Digital twins can create energy efficiencies and better predictive maintenance, resulting in lower utility costs, less maintenancerelated disruption and better budget forecasting for tenants.
Other practical uses of digital twins include construction monitoring and document inventory,
space utilization and replication of the customer experience with a living schematic of how and here to deploy devices and sensors using the Internet of Things (IoT). Created with asset-level data, digital twins present a myriad of opportunities for asset-performance management, operational efficiency and business optimization.
Digital signage is booming in the United States. Outdoor digital billboards and signage, known as digital out-of-home (DOOH) advertising, contribute to the digitally connected ecosystem of smart cities and enhance people’s lives by providing such resources as wayfinding, real-time news and weather updates and locally relevant advertising and information (see more about smart cities on pages 38-40).
Building owners can capitalize on additional streams of revenue by selling digital billboard or
standing kiosk ad space to local businesses and major brands.

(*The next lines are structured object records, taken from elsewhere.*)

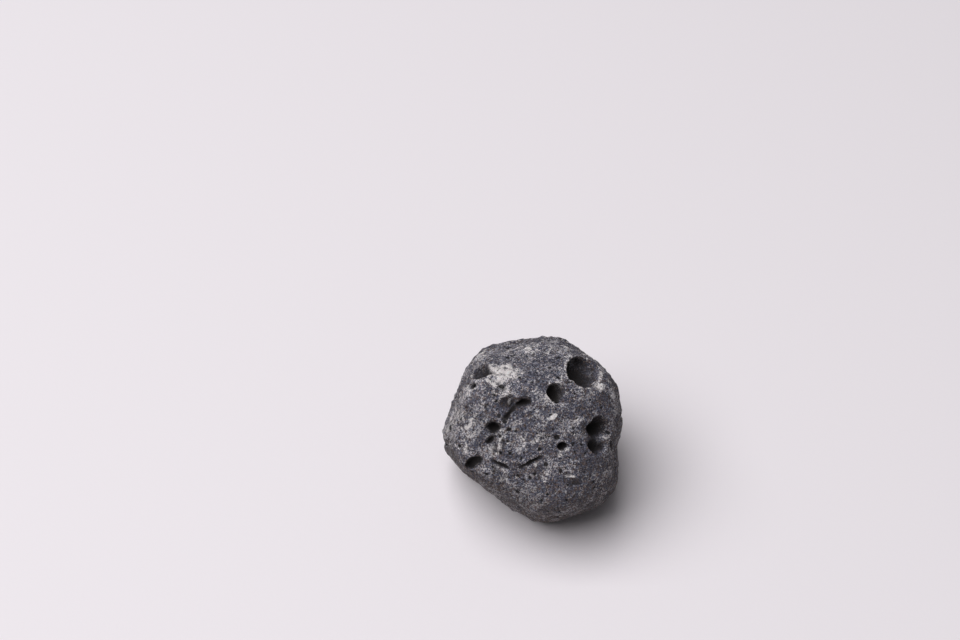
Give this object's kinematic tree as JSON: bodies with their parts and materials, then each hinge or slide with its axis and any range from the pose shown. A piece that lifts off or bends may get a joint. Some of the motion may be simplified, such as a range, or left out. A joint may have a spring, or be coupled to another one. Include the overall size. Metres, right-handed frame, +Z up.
{
  "type": "lava rock pebble",
  "caption": "Tumbled pebble of dark grey vesicular basalt with worn facets and open gas-bubble pits, resting on a small worn flat.",
  "frame": {"origin": "on the plane of the worn flat that the stone rests on, under the middle of its sides", "axes": "+Z up, away from the resting flat, along the stone's shortest extent; +Y along its longest extent, towards its back"},
  "size_m": [0.0266, 0.0298, 0.0249],
  "materials": {
    "basalt": "matt, tumbled, pitted"
  },
  "bodies": {
    "root": {"lava_stone": "basalt"}
  },
  "joints": []
}
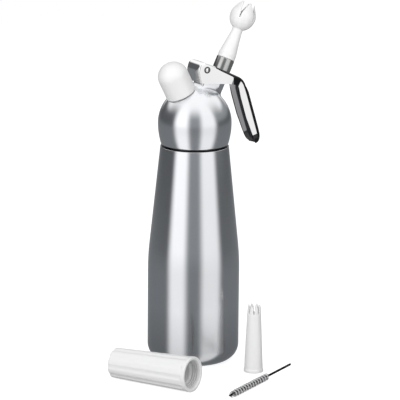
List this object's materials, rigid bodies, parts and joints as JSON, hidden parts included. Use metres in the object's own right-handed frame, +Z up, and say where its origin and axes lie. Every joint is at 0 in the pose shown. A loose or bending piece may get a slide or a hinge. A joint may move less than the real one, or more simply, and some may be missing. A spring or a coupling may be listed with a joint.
{
  "type": "whipped cream dispenser",
  "caption": "Gas-charged whipped cream dispenser: aluminium bottle and domed head with squeeze lever, tulip nozzle, capped gas inlet, and a charger holder, spare nozzle and brush.",
  "frame": {"origin": "centre of the bottle's base", "axes": "+Z up along the bottle; +X towards the lever's handle; the loose pieces lie towards -Y"},
  "size_m": [0.1628, 0.1654, 0.3154],
  "materials": {
    "bottle_metal": "brushed",
    "head_metal": "satin",
    "lever_chrome": "mirror",
    "steel": "machined",
    "white_plastic": "satin",
    "bush_plastic": "matte",
    "seal_rubber": "matte",
    "gasket_rubber": "matte",
    "brush_steel": "dark",
    "bristle_plastic": "matte"
  },
  "bodies": {
    "bottle": {"bottle": "bottle_metal"},
    "head": {"head": "head_metal", "head_gasket": "gasket_rubber", "guide_bush": "bush_plastic", "inlet_nipple": "steel", "nipple_washer": "seal_rubber", "piercing_pin": "steel", "charger_seal": "seal_rubber", "check_plug": "steel", "check_spring": "steel", "valve_spring": "steel"},
    "lever": {"lever": "lever_chrome", "lever_pin": "steel"},
    "stem": {"valve_stem": "steel", "stem_o_rings": "seal_rubber", "valve_seal": "seal_rubber", "valve_nut": "steel", "thrust_ring": "steel", "nozzle_collar": "lever_chrome"},
    "nozzle": {"tulip_nozzle": "white_plastic"},
    "cap": {"inlet_cap": "white_plastic"},
    "ball": {"check_ball": "steel"},
    "holder": {"charger_holder": "white_plastic"},
    "spare": {"spare_nozzle": "white_plastic"},
    "brush": {"brush_wire": "brush_steel", "brush_bristles": "bristle_plastic"}
  },
  "joints": [
    {"name": "head_lift", "type": "slide", "parent": "bottle", "child": "head", "axis": [0, 0, 1], "range_m": [0, 0.03]},
    {"name": "lever_hinge", "type": "hinge", "parent": "head", "child": "lever", "pos_m": [0.00575, 0, 0.25933], "axis": [0, 1, 0], "range_deg": [0, 9], "stiffness_Nm_per_rad": 1.5, "springref_deg": -7.45},
    {"name": "stem_slide", "type": "slide", "parent": "head", "child": "stem", "axis": [-0.4226, 0, -0.9063], "range_m": [0, 0.0039], "deforming": ["valve_spring"]},
    {"name": "nozzle_off", "type": "slide", "parent": "stem", "child": "nozzle", "axis": [0.4226, 0, 0.9063], "range_m": [0, 0.03]},
    {"name": "cap_off", "type": "slide", "parent": "head", "child": "cap", "axis": [-0.454, 0, 0.891], "range_m": [0, 0.03]},
    {"name": "ball_slide", "type": "slide", "parent": "head", "child": "ball", "axis": [0.454, 0, -0.891], "range_m": [0, 0.001], "stiffness_N_per_m": 20, "springref_m": -0.001, "deforming": ["check_spring"]},
    {"name": "holder_lift", "type": "slide", "parent": "bottle", "child": "holder", "axis": [0, 0, 1], "range_m": [0, 0.1]},
    {"name": "spare_lift", "type": "slide", "parent": "bottle", "child": "spare", "axis": [0, 0, 1], "range_m": [0, 0.1]},
    {"name": "brush_lift", "type": "slide", "parent": "bottle", "child": "brush", "axis": [0, 0, 1], "range_m": [0, 0.1]}
  ],
  "couplings": [
    {"joint": "stem_slide", "follows": "lever_hinge", "m_per_rad": 0.024}
  ]
}
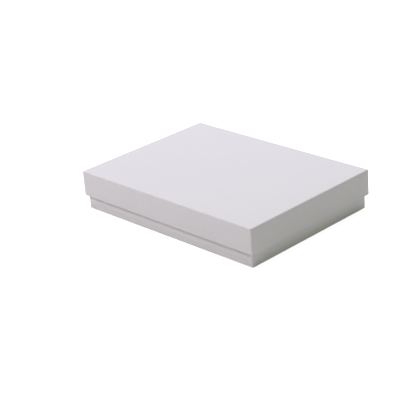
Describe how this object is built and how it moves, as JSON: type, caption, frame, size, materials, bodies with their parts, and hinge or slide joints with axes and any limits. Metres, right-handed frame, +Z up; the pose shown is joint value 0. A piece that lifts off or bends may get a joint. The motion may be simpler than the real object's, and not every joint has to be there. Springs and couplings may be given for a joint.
{
  "type": "jewelry gift box",
  "caption": "Flat rectangular lift-off-lid gift box of paper-covered board, with a fibre pad in its base to cushion jewelry.",
  "frame": {"origin": "middle of the underside of the base, on the surface that the closed box stands on", "axes": "+X along the long side, to the right of someone facing the front; -Y towards the front; +Z up, the way the lid lifts off"},
  "size_m": [0.138, 0.1, 0.0243],
  "materials": {
    "base_board": "bare grey chipboard",
    "base_stay_front_left": "gummed kraft tape",
    "base_stay_front_right": "gummed kraft tape",
    "base_stay_back_left": "gummed kraft tape",
    "base_stay_back_right": "gummed kraft tape",
    "base_wrap": "smooth matte white",
    "fibre_pad": "bonded white fibre",
    "lid_board": "bare grey chipboard",
    "lid_stay_front_left": "gummed kraft tape",
    "lid_stay_front_right": "gummed kraft tape",
    "lid_stay_back_left": "gummed kraft tape",
    "lid_stay_back_right": "gummed kraft tape",
    "lid_wrap": "smooth matte white"
  },
  "bodies": {
    "base": {"base_board": "base_board", "base_stay_front_left": "base_stay_front_left", "base_stay_front_right": "base_stay_front_right", "base_stay_back_left": "base_stay_back_left", "base_stay_back_right": "base_stay_back_right", "base_wrap": "base_wrap"},
    "pad": {"fibre_pad": "fibre_pad"},
    "lid": {"lid_board": "lid_board", "lid_stay_front_left": "lid_stay_front_left", "lid_stay_front_right": "lid_stay_front_right", "lid_stay_back_left": "lid_stay_back_left", "lid_stay_back_right": "lid_stay_back_right", "lid_wrap": "lid_wrap"}
  },
  "joints": [
    {"name": "lid_lift", "type": "slide", "parent": "base", "child": "lid", "axis": [0, 0, 1], "range_m": [0, 0.08]},
    {"name": "pad_lift", "type": "slide", "parent": "base", "child": "pad", "axis": [0, 0, 1], "range_m": [0, 0.004]}
  ]
}
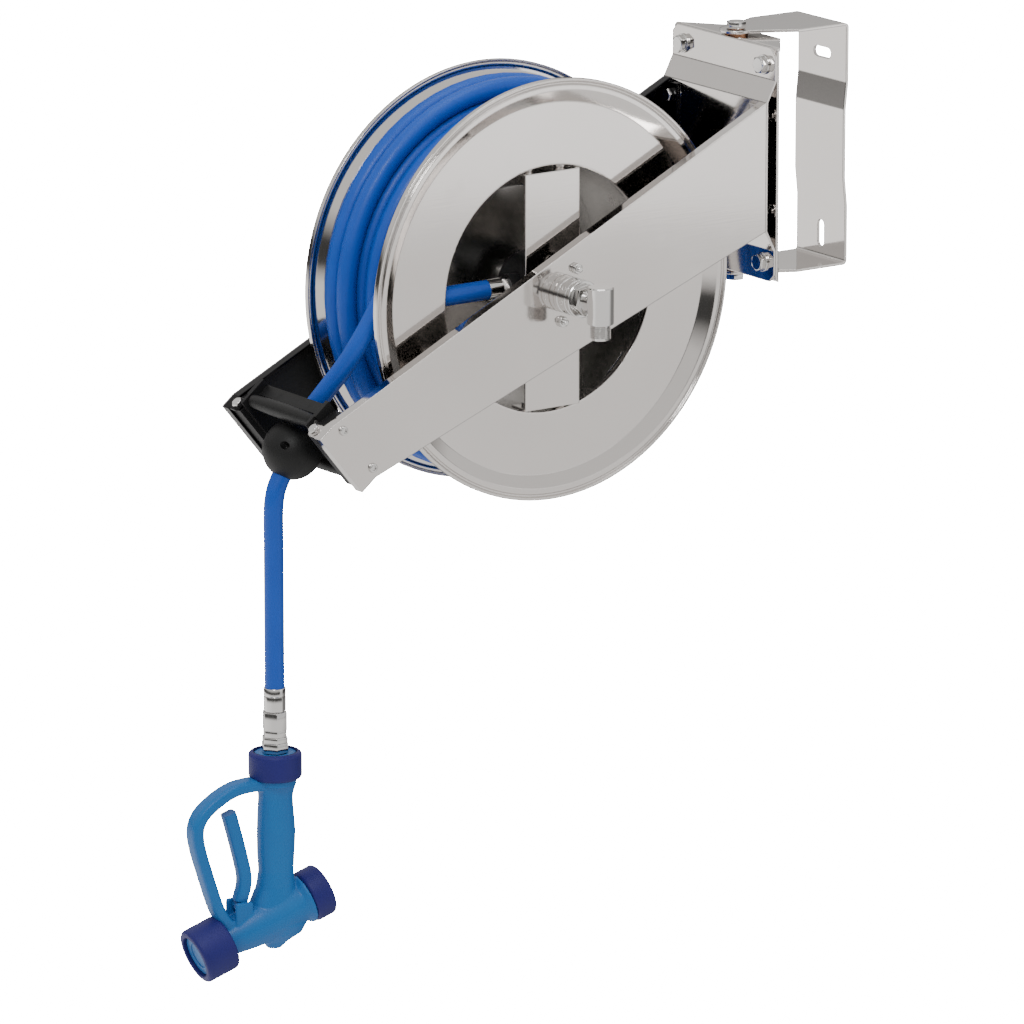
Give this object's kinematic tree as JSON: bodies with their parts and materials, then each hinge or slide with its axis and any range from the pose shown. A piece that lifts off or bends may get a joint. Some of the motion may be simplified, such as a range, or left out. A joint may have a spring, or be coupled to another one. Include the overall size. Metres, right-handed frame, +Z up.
{
  "type": "spring-rewind hose reel",
  "caption": "Stainless spring-rewind hose reel on a swivelling wall bracket, with blue washdown hose, ball stop, roller mouth and hanging washing gun.",
  "frame": {"origin": "On the wall plane, on the bracket's upper foot, 75 mm above the bracket's middle.", "axes": "+X along the drum axis towards the water inlet side, +Y into the wall, +Z up."},
  "size_m": [0.258, 0.7816, 0.9097],
  "materials": {
    "stainless_steel": "bright annealed, faintly grained",
    "machined_steel": "turned and milled stainless steel",
    "dark_steel": "dull stainless and spring steel",
    "bronze": "sintered bronze",
    "black_plastic": "fine-textured black nylon",
    "hose_rubber": "smooth satin blue rubber",
    "gun_blue": "light blue coating",
    "ring_rubber": "dark blue moulded rubber"
  },
  "bodies": {
    "wall_mount": {"wall_bracket": "stainless_steel", "pivot_bushes": "bronze"},
    "reel_frame": {"pivot_bolts": "machined_steel", "pivot_nuts": "machined_steel", "swivel_yoke": "stainless_steel", "hat_plate": "stainless_steel", "base_bolts": "machined_steel", "base_nuts": "machined_steel", "front_arm": "stainless_steel", "rear_arm": "stainless_steel", "arm_bolts": "machined_steel", "arm_nuts": "machined_steel", "guide_plates": "black_plastic", "guide_frame": "black_plastic", "guide_screws": "machined_steel", "lug_bolts": "machined_steel", "roller_pins": "machined_steel", "front_bearing": "black_plastic", "swivel_body": "machined_steel", "swivel_bolts": "machined_steel", "swivel_nut": "machined_steel", "inlet_elbow": "machined_steel", "rear_axle": "machined_steel", "axle_nut": "machined_steel", "pawl_pin": "machined_steel", "hose_run": "hose_rubber", "ball_outer": "black_plastic", "ball_inner": "black_plastic", "ball_screws": "machined_steel", "hose_ferrule": "machined_steel", "hose_nut": "machined_steel", "hose_nipple": "machined_steel"},
    "drum": {"front_disc": "stainless_steel", "rear_disc": "stainless_steel", "hub_shell": "dark_steel", "bridge_plate": "stainless_steel", "hub_boss": "black_plastic", "hollow_shaft": "machined_steel", "hub_fitting": "machined_steel", "hose_tail": "hose_rubber", "spring_case": "dark_steel", "spring_cover": "dark_steel", "motor_spring": "dark_steel", "drum_screws": "machined_steel", "ratchet_wheel": "dark_steel", "hose_winding": "hose_rubber"},
    "pawl_arm": {"pawl": "dark_steel"},
    "upper_roller": {"top_roller": "black_plastic"},
    "lower_roller": {"bottom_roller": "black_plastic"},
    "roller_front_side": {"front_roller": "black_plastic"},
    "roller_rear_side": {"rear_roller": "black_plastic"},
    "gun": {"gun_body": "gun_blue", "inlet_ring": "ring_rubber", "front_ring": "ring_rubber", "rear_ring": "ring_rubber", "nozzle": "gun_blue", "trigger_pin": "machined_steel"},
    "gun_trigger": {"trigger": "gun_blue"},
    "gun_stem": {"gun_valve": "dark_steel"}
  },
  "joints": [
    {"name": "reel_swivel", "type": "hinge", "parent": "wall_mount", "child": "reel_frame", "pos_m": [0, -0.113, -0.075], "axis": [0, 0, 1], "range_deg": [-80, 80]},
    {"name": "drum_spin", "type": "hinge", "parent": "reel_frame", "child": "drum", "pos_m": [0, -0.385, -0.175], "axis": [1, 0, 0], "continuous": true},
    {"name": "pawl_swing", "type": "hinge", "parent": "reel_frame", "child": "pawl_arm", "pos_m": [-0.075, -0.33425, -0.15133], "axis": [1, 0, 0], "range_deg": [0, 8], "stiffness_Nm_per_rad": 0.02, "springref_deg": -11.46},
    {"name": "upper_roller_turn", "type": "hinge", "parent": "reel_frame", "child": "upper_roller", "pos_m": [0, -0.66861, -0.27281], "axis": [1, 0, 0], "continuous": true},
    {"name": "lower_roller_turn", "type": "hinge", "parent": "reel_frame", "child": "lower_roller", "pos_m": [0, -0.62037, -0.33154], "axis": [1, 0, 0], "continuous": true},
    {"name": "front_roller_turn", "type": "hinge", "parent": "reel_frame", "child": "roller_front_side", "pos_m": [0.024, -0.6329, -0.29265], "axis": [0, -0.6347, 0.7727], "continuous": true},
    {"name": "rear_roller_turn", "type": "hinge", "parent": "reel_frame", "child": "roller_rear_side", "pos_m": [-0.024, -0.6329, -0.29265], "axis": [0, -0.6347, 0.7727], "continuous": true},
    {"name": "gun_swivel", "type": "hinge", "parent": "reel_frame", "child": "gun", "pos_m": [0, -0.6813, -0.6335], "axis": [0, 0, 1], "continuous": true},
    {"name": "trigger_squeeze", "type": "hinge", "parent": "gun", "child": "gun_trigger", "pos_m": [-0.005, -0.72199, -0.7765], "axis": [-0.9925, 0.1219, 0], "range_deg": [0, 11], "stiffness_Nm_per_rad": 1.5, "springref_deg": -20.05},
    {"name": "valve_travel", "type": "slide", "parent": "gun", "child": "gun_stem", "axis": [-0.1145, -0.9327, -0.342], "range_m": [0, 0.0046]}
  ],
  "couplings": [
    {"joint": "valve_travel", "follows": "trigger_squeeze", "m_per_rad": 0.022}
  ]
}
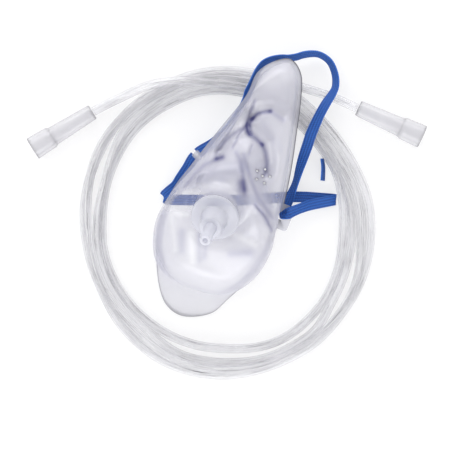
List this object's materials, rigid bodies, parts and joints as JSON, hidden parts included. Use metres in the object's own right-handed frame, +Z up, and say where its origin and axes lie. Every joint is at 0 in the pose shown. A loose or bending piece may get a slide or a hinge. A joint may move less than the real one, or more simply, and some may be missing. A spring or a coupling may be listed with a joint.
{
  "type": "oxygen face mask",
  "caption": "Clear soft oxygen face mask lying face down, with a domed body, a tapered inlet connector, an elastic head strap and its coil of supply tubing.",
  "frame": {"origin": "on the surface that the mask lies on, under the middle of the mask and its strap", "axes": "+Z up, away from the face side; +Y towards the nose end, 22 degrees off the mask's own length; +X to the right in the view from above"},
  "size_m": [0.22, 0.1828, 0.0772],
  "materials": {
    "clear_vinyl": "clear, glossy",
    "frosted_vinyl": "frosted",
    "blue_elastic": "ribbed weave",
    "white_plastic": "satin",
    "clear_tubing": "clear, glossy"
  },
  "bodies": {
    "root": {"mask_shell": "clear_vinyl", "inlet_connector": "frosted_vinyl", "head_strap": "blue_elastic", "strap_end": "blue_elastic", "strap_crimp": "white_plastic", "tube_coil": "clear_tubing", "tube_tail_left": "clear_tubing", "tube_tail_right": "clear_tubing", "end_connector_left": "frosted_vinyl", "end_connector_right": "frosted_vinyl"}
  },
  "joints": []
}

It also is an opportunity for leasing agents to market assets in captivating, nondisruptive ways.
Interior digital signage, such as elevator screens or common-area kiosks, are eco-friendly options that add to the co-everything movement, as ownership can allow local businesses or major brands to advertise, thus injecting retail into the mix. In addition, property managers can inform tenants of events, which fosters the “play” atmosphere at work.
DISRUPT OR BE DISRUPTED
The commercial real estate industry is being disrupted, and building owners and property
managers must meet these disruptions head on. Those who anticipate what’s next and can adapt quickly position themselves to capitalize on growth and revenue opportunities and may enhance their portfolio value.